There are at least two reasons why the presidency’s press statement betrays poor judgment. One, the presidency is a primary definer of news. This fact confers visibility on anything that emanates from it. Two, people generally distrust governments, and are prepared to believe the worst about them. This sentiment is encapsulated in British journalist Francis Claud Cockburn’s famous cynical quip that you should “Never believe anything until it has been officially denied.”

Besides, the Buhari government is notorious for its snail-pace response to crucially important national informational needs, leading to the mushrooming and blossoming of online rumor mills. Why did it choose to swiftly respond to a barely known but easily verifiable falsehood from a fringe rebel radio? Why did it lend its enormous symbolic capital to a frivolous insurrectionary radio station whose signals it says it has jammed in Nigeria? I can never know what impulses drive the president’s media team, but it’s singularly ill-advised to legitimize a scarcely known fib by responding to it and thereby giving underserved wings to it.

If I were to advise the Nigerian government on how to deal with Radio Biafra I would say this: starve it of attention by not jamming it or responding to its rants. It was English philosopher John Milton who, in his famous 1644 pamphlet titled Areopagitica argued that the truth does not need to be protected from falsehood, and that, after all is said and done, truth always triumphs over “all the winds of doctrine let loose to play upon the earth.”  He said censorship does injury to the truth because it misdoubts its strength. “Let her [i.e., Truth] and Falsehood grapple; who ever knew Truth put to the worse, in a free and open encounter,” he wrote.

 The childish propaganda of Radio Biafra is merely one of the winds of doctrines let loose to play upon Nigeria. Let it be allowed to grapple with the truth. Let’s see if it can put the truth to the worse.
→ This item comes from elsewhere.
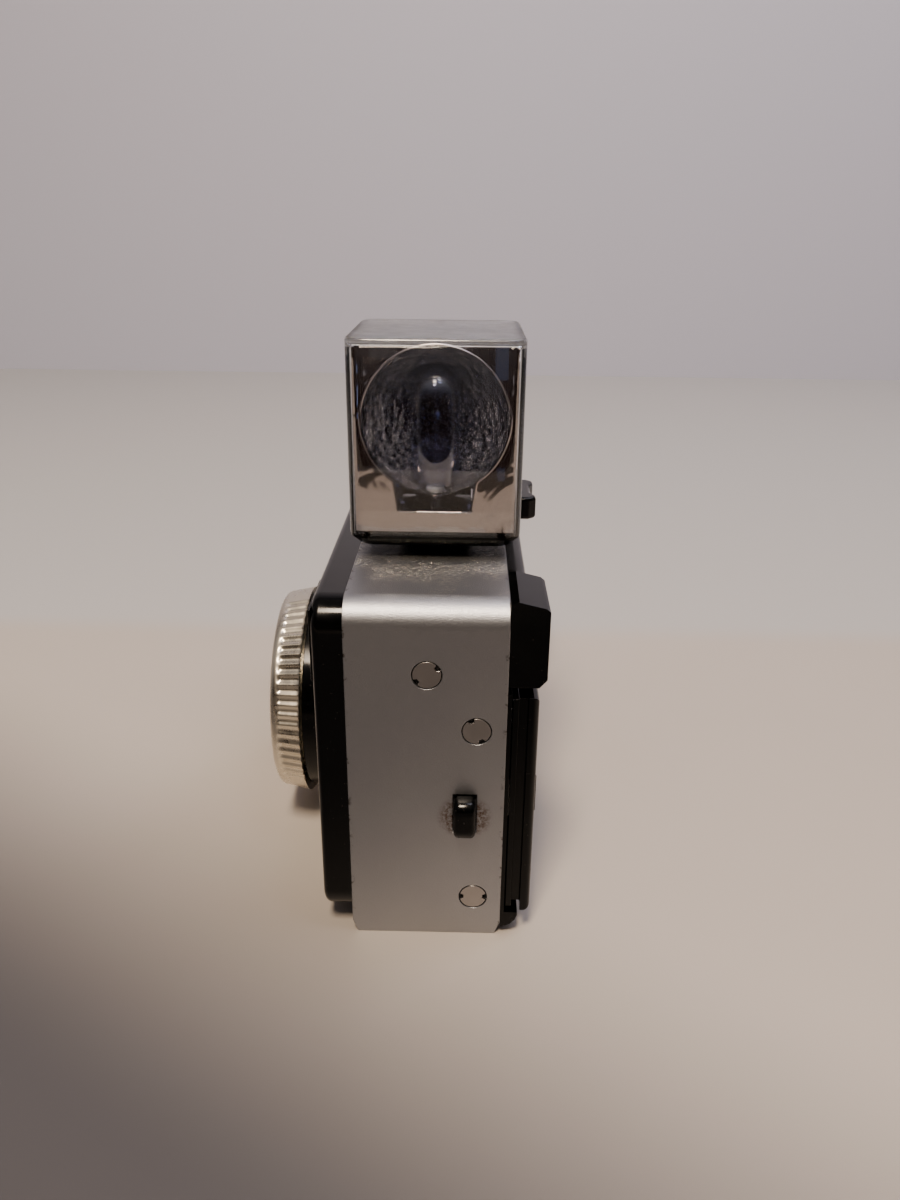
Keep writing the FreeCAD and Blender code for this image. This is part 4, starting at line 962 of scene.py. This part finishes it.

I took some time to listen to the radio station to find out why the Nigerian government is losing sleep over it.  It turns out that it is no more than the vulgar, incoherent, hate-filled but comical rants of some man called Nnamdi Kanu who calls Nigeria a “zoo”— or the “zoological republic”— and Nigerian citizens “monkeys” or “ill-educated vagabonds.” He labels Igbos who don’t share his insurrectionary and irredentist ideas as “Hausa-born children in Igboland.” His rants are also filled with ignorant, racially self-hating, negrophobic rhetoric, such as his habitual claims that black people are intellectually inferior and incapable of deep thought.

The station makes no effort to be persuasive. It simply revels in vulgar abuse, intentional prevarications, infantile temper tantrums, and a melodramatic display of rank, comical ignorance. The only people who will listen to the station and be affected by its message are people who already share its twisted, hateful ideals, which makes shutting it down pointless. I can bet that it does not speak for nor reach the majority of Igbo people, and that most Igbo people would snigger when they listen to it.

That’s not a station anyone should lose sleep over.